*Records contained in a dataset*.
= = = = =

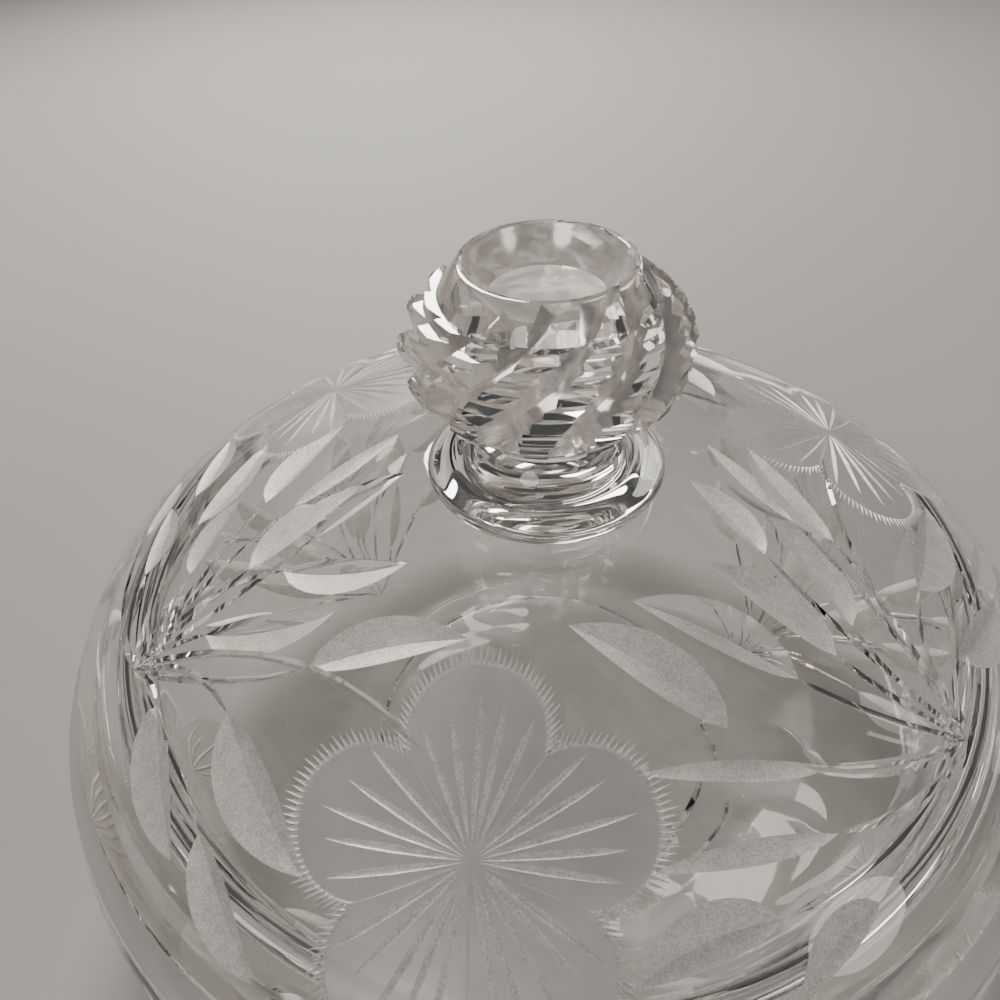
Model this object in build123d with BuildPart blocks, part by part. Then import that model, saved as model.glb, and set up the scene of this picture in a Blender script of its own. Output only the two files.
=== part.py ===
from build123d import *
from math import acos, atan2, cos, degrees, radians, sin, sqrt, tan
import os

# Round covered dish of thick clear cut glass: a bowl, and a low domed lid with a swirl-cut knob.
# Millimetres, +Z up, origin at the middle of the face that the bowl stands on.

# Bowl, outside
base_radius = 54.0
base_ring_width = 10.0
base_hollow_depth = 1.5
bowl_height = 66.0
belly_radius = 102.0
belly_drop = 16.0  # from the rim down to the widest place
rim_radius = 96.0
side_radius = 90.0  # where the round side turns into the nearly straight lower side
side_height = 24.0

# Bowl, inside
bowl_wall = 7.0
bowl_floor = 10.0
bowl_floor_radius = 44.0
mouth_land = 3.0  # straight wall of the mouth below the lid's lip

# Lid
lid_rim_radius = 95.6
lid_rim_land = 1.6
lid_wall = 6.0
dome_rise = 32.5  # from the rim to the top of the dome
crown_radius = 178.0  # of the ball that the middle of the dome follows
crown_edge_radius = 78.0
lip_radius = 88.0
lip_width = 5.0
lip_depth = 6.0
lip_clearance = 0.8

# Foot of the knob
foot_radius = 22.4
foot_edge = 2.6
foot_edge_slope = 0.12  # of the top face, just inside its edge
neck_seat_radius = 12.5
neck_seat_height = 7.5  # above the top of the dome

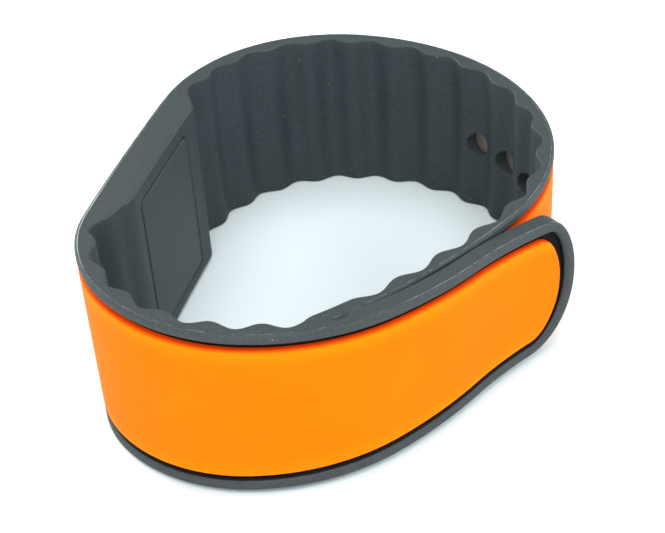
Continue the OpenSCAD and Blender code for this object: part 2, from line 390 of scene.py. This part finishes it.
def thickness(u):
    """Thickness of the band, with its waves and the pod."""
    sizes = bpy.context.scene.band_sizes
    first, pitch, last = PEG_WAVES if u < 0 else HOLE_WAVES
    count = (abs(u) / MM - first) / pitch
    wave = 1.0 if count > last else (1 + math.cos(2 * math.pi * count)) / 2
    plain = sizes.dip_thickness + sizes.wave_rise * wave
    if u > 0:
        plain += HOLE_ARM_CHANGE * (1 - 2 * ease((u - CHANGE_FROM) / (CHANGE_TO - CHANGE_FROM)))
    return blend(plain, sizes.pod_thickness, pod_share(u))


def face_frame(origin, behind):
    """Matrix with its origin on a face, +Z away from a point behind the face and +Y up."""
    facing = (origin - behind).normalized()
    up = Vector((0, 0, 1))
    return Matrix.Translation(origin) @ Matrix((up.cross(facing), up, facing)).transposed().to_4x4()


def hole_frame(i):
    """Matrix with its origin on the outer face over hole i, +Z outward and +Y up."""
    first, pitch, _ = HOLE_WAVES
    u = (first + (i + 0.5) * pitch) * MM - HOLE_BACK
    low, high = edge_heights(u)
    z = (low + high) / 2 - HOLE_DROP
    return face_frame(band_point(u, z, 0.0), band_point(u, z, MIDDLE_DEPTH))


def cover_frame():
    """Matrix with its origin on the pod's inner face, +Z into the loop and +Y up."""
    sizes = bpy.context.scene.band_sizes
    z = sizes.band_height / 2
    return face_frame(band_point(COVER_MIDDLE, z, sizes.pod_thickness), band_point(COVER_MIDDLE, z, 0.0))


# Outline and edge profiles


def columns_along():
    """Values of u for the columns of the band, closer together towards the two tips."""
    length, fullness = END_CURVE[-1]
    quarter_turns = [math.pi / 2 * i / END_COLUMNS for i in range(END_COLUMNS)]
    end = [length * (1 - math.cos(a) ** (2 / fullness)) for a in quarter_turns]
    start, stop = -PEG_ARM_LENGTH + length, HOLE_ARM_LENGTH - length
    count = round((stop - start) / COLUMN_SPACING)
    middle = [start + (stop - start) * i / count for i in range(count + 1)]
    return [-PEG_ARM_LENGTH + t for t in end] + middle + [HOLE_ARM_LENGTH - t for t in reversed(end)]


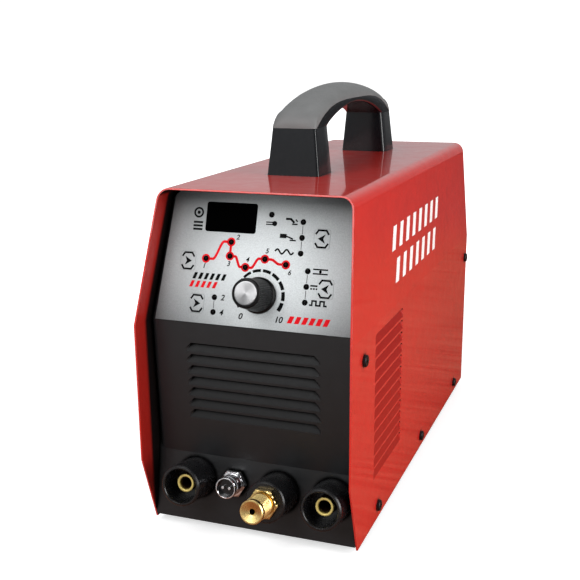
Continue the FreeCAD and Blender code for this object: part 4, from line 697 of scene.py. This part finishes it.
# ---------------------------------------------------------------- handle
class Handle:
    """The carrying handle: a black arched base under a grey crowned grip."""
    HALF, LEG, RISE, START = 104.9, 29.0, 63.2, 34.0     # half length, leg depth, crest and grip height
    CORNER = 15.0                                        # radius of the crest's two ends
    FOOT, WAIST = 20.2, 16.7                             # half widths at the roof and from START upwards
    CREASE = 51.5                                        # height of the grip's side edge at the middle
    SPREAD = 3.0                                         # how far the legs' ends lean out at the roof
    SQUARE, ROUND, ROUNDEST = 6.0, 2.3, 2.15             # powers of the crown's section, from leg to middle
    ARCH_LOW, ARCH_HIGH = 34.3, 47.5                     # the arch's underside at its ends and middle
    COLUMNS = 24

    def __init__(self):
        low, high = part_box("handle_base")
        self.middle = Vector(((low.x + high.x) / 2, (low.y + high.y) / 2, ROOF))
        side, drop = self.HALF - self.CORNER, self.RISE - self.START
        self.crown = (side ** 2 + drop ** 2 - self.CORNER ** 2) / (2 * (drop - self.CORNER))
        self.stations = self.front_half()
        mirrored = []
        for station in reversed(self.stations[:-1]):
            turned = {key: (-station[key][0], station[key][1]) for key in ("outer", "crease", "inner")}
            mirrored.append(dict(station, **turned))
        self.stations += mirrored

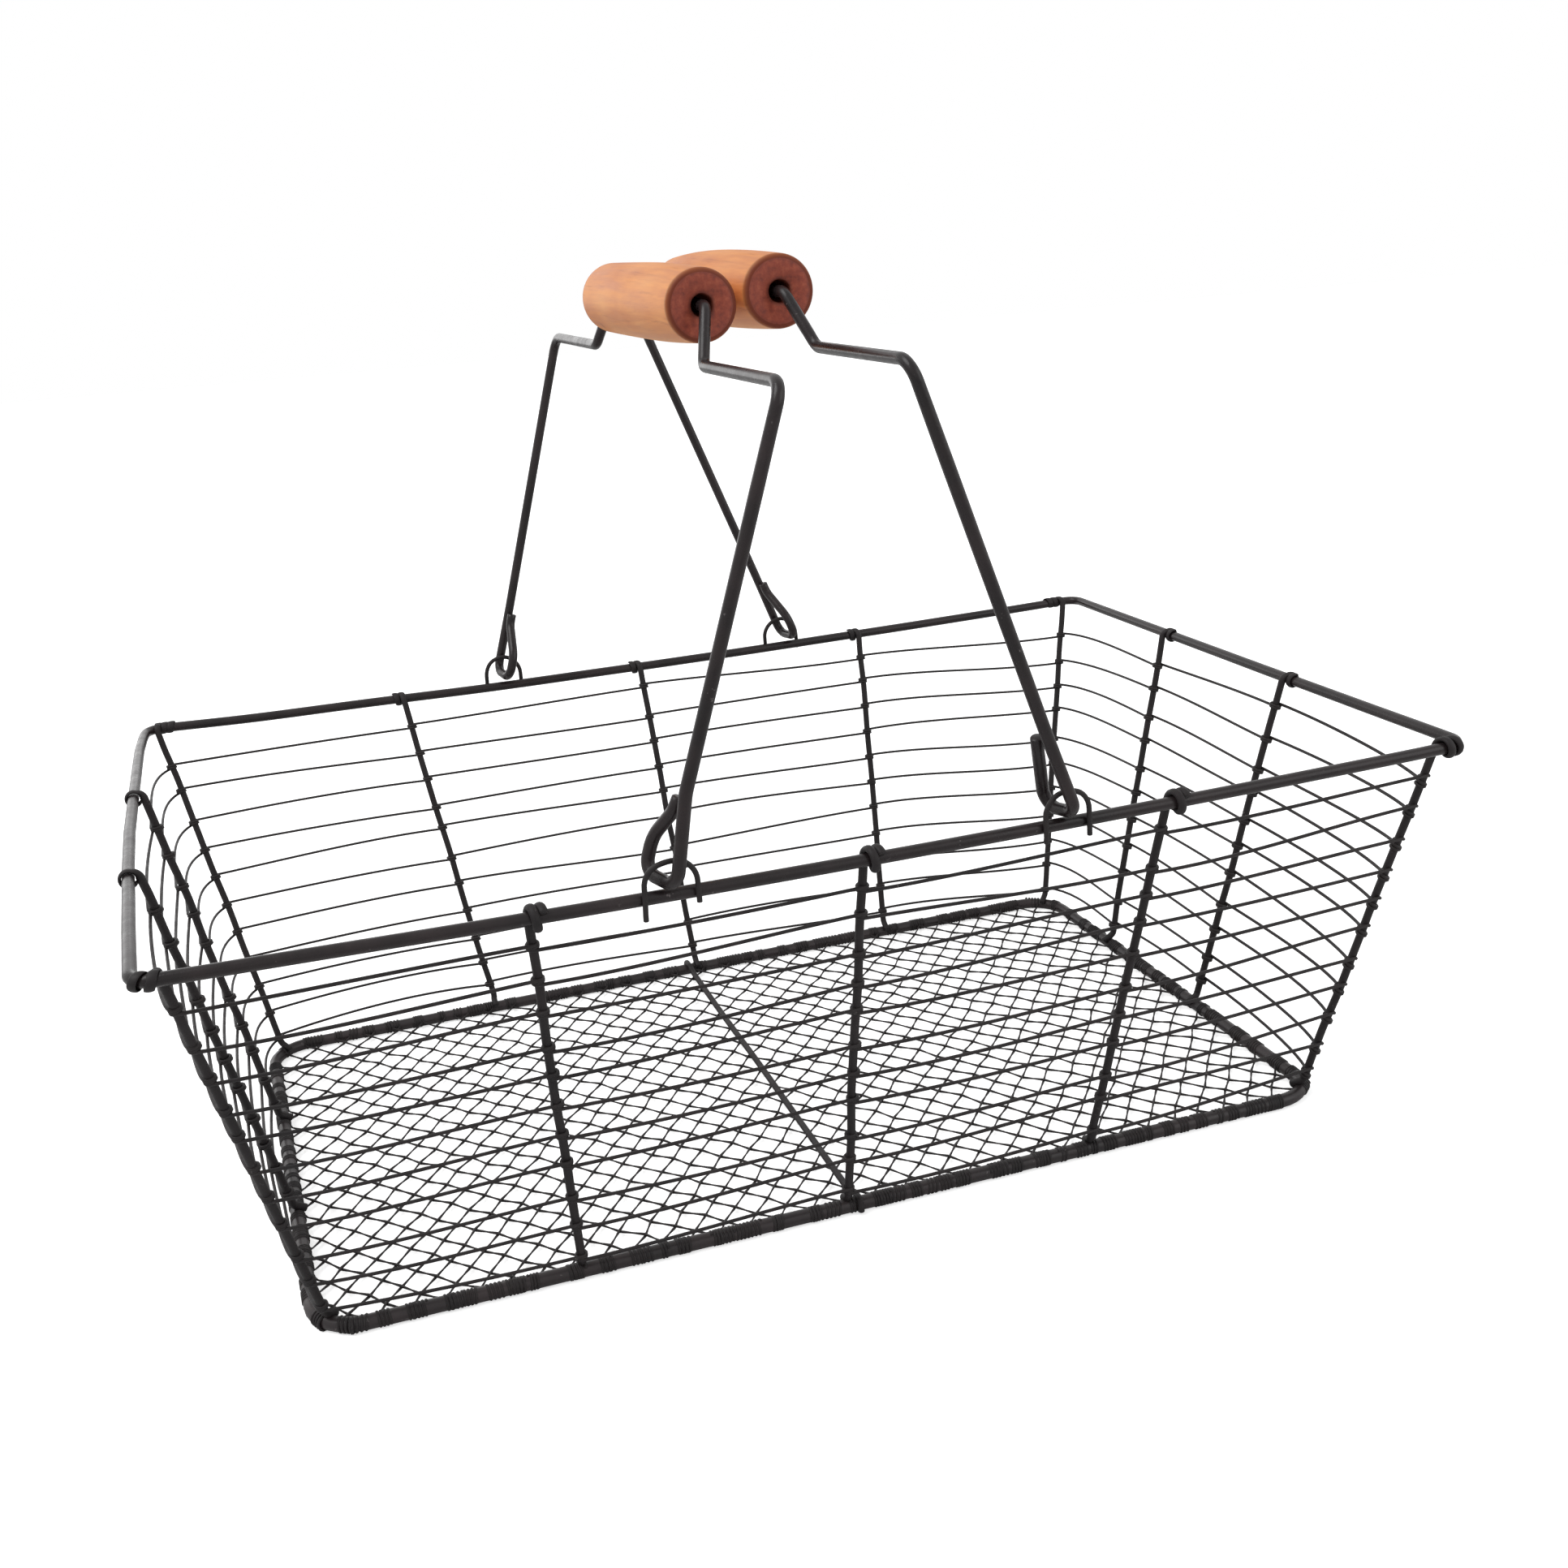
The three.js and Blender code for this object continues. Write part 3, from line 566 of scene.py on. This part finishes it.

= = = = =

Quote the records above in full, dropping each picture.

Model this object in build123d with BuildPart blocks, part by part. Then import that model, saved as model.glb, and set up the scene of this picture in a Blender script of its own. Output only the two files.
=== part.py ===
from build123d import *
from math import acos, atan2, cos, degrees, radians, sin, sqrt, tan
import os

# Round covered dish of thick clear cut glass: a bowl, and a low domed lid with a swirl-cut knob.
# Millimetres, +Z up, origin at the middle of the face that the bowl stands on.

# Bowl, outside
base_radius = 54.0
base_ring_width = 10.0
base_hollow_depth = 1.5
bowl_height = 66.0
belly_radius = 102.0
belly_drop = 16.0  # from the rim down to the widest place
rim_radius = 96.0
side_radius = 90.0  # where the round side turns into the nearly straight lower side
side_height = 24.0

# Bowl, inside
bowl_wall = 7.0
bowl_floor = 10.0
bowl_floor_radius = 44.0
mouth_land = 3.0  # straight wall of the mouth below the lid's lip

# Lid
lid_rim_radius = 95.6
lid_rim_land = 1.6
lid_wall = 6.0
dome_rise = 32.5  # from the rim to the top of the dome
crown_radius = 178.0  # of the ball that the middle of the dome follows
crown_edge_radius = 78.0
lip_radius = 88.0
lip_width = 5.0
lip_depth = 6.0
lip_clearance = 0.8

# Foot of the knob
foot_radius = 22.4
foot_edge = 2.6
foot_edge_slope = 0.12  # of the top face, just inside its edge
neck_seat_radius = 12.5
neck_seat_height = 7.5  # above the top of the dome

Continue the OpenSCAD and Blender code for this object: part 2, from line 390 of scene.py. This part finishes it.
def thickness(u):
    """Thickness of the band, with its waves and the pod."""
    sizes = bpy.context.scene.band_sizes
    first, pitch, last = PEG_WAVES if u < 0 else HOLE_WAVES
    count = (abs(u) / MM - first) / pitch
    wave = 1.0 if count > last else (1 + math.cos(2 * math.pi * count)) / 2
    plain = sizes.dip_thickness + sizes.wave_rise * wave
    if u > 0:
        plain += HOLE_ARM_CHANGE * (1 - 2 * ease((u - CHANGE_FROM) / (CHANGE_TO - CHANGE_FROM)))
    return blend(plain, sizes.pod_thickness, pod_share(u))


def face_frame(origin, behind):
    """Matrix with its origin on a face, +Z away from a point behind the face and +Y up."""
    facing = (origin - behind).normalized()
    up = Vector((0, 0, 1))
    return Matrix.Translation(origin) @ Matrix((up.cross(facing), up, facing)).transposed().to_4x4()


def hole_frame(i):
    """Matrix with its origin on the outer face over hole i, +Z outward and +Y up."""
    first, pitch, _ = HOLE_WAVES
    u = (first + (i + 0.5) * pitch) * MM - HOLE_BACK
    low, high = edge_heights(u)
    z = (low + high) / 2 - HOLE_DROP
    return face_frame(band_point(u, z, 0.0), band_point(u, z, MIDDLE_DEPTH))


def cover_frame():
    """Matrix with its origin on the pod's inner face, +Z into the loop and +Y up."""
    sizes = bpy.context.scene.band_sizes
    z = sizes.band_height / 2
    return face_frame(band_point(COVER_MIDDLE, z, sizes.pod_thickness), band_point(COVER_MIDDLE, z, 0.0))


# Outline and edge profiles


def columns_along():
    """Values of u for the columns of the band, closer together towards the two tips."""
    length, fullness = END_CURVE[-1]
    quarter_turns = [math.pi / 2 * i / END_COLUMNS for i in range(END_COLUMNS)]
    end = [length * (1 - math.cos(a) ** (2 / fullness)) for a in quarter_turns]
    start, stop = -PEG_ARM_LENGTH + length, HOLE_ARM_LENGTH - length
    count = round((stop - start) / COLUMN_SPACING)
    middle = [start + (stop - start) * i / count for i in range(count + 1)]
    return [-PEG_ARM_LENGTH + t for t in end] + middle + [HOLE_ARM_LENGTH - t for t in reversed(end)]


Continue the FreeCAD and Blender code for this object: part 4, from line 697 of scene.py. This part finishes it.
# ---------------------------------------------------------------- handle
class Handle:
    """The carrying handle: a black arched base under a grey crowned grip."""
    HALF, LEG, RISE, START = 104.9, 29.0, 63.2, 34.0     # half length, leg depth, crest and grip height
    CORNER = 15.0                                        # radius of the crest's two ends
    FOOT, WAIST = 20.2, 16.7                             # half widths at the roof and from START upwards
    CREASE = 51.5                                        # height of the grip's side edge at the middle
    SPREAD = 3.0                                         # how far the legs' ends lean out at the roof
    SQUARE, ROUND, ROUNDEST = 6.0, 2.3, 2.15             # powers of the crown's section, from leg to middle
    ARCH_LOW, ARCH_HIGH = 34.3, 47.5                     # the arch's underside at its ends and middle
    COLUMNS = 24

    def __init__(self):
        low, high = part_box("handle_base")
        self.middle = Vector(((low.x + high.x) / 2, (low.y + high.y) / 2, ROOF))
        side, drop = self.HALF - self.CORNER, self.RISE - self.START
        self.crown = (side ** 2 + drop ** 2 - self.CORNER ** 2) / (2 * (drop - self.CORNER))
        self.stations = self.front_half()
        mirrored = []
        for station in reversed(self.stations[:-1]):
            turned = {key: (-station[key][0], station[key][1]) for key in ("outer", "crease", "inner")}
            mirrored.append(dict(station, **turned))
        self.stations += mirrored

The three.js and Blender code for this object continues. Write part 3, from line 566 of scene.py on. This part finishes it.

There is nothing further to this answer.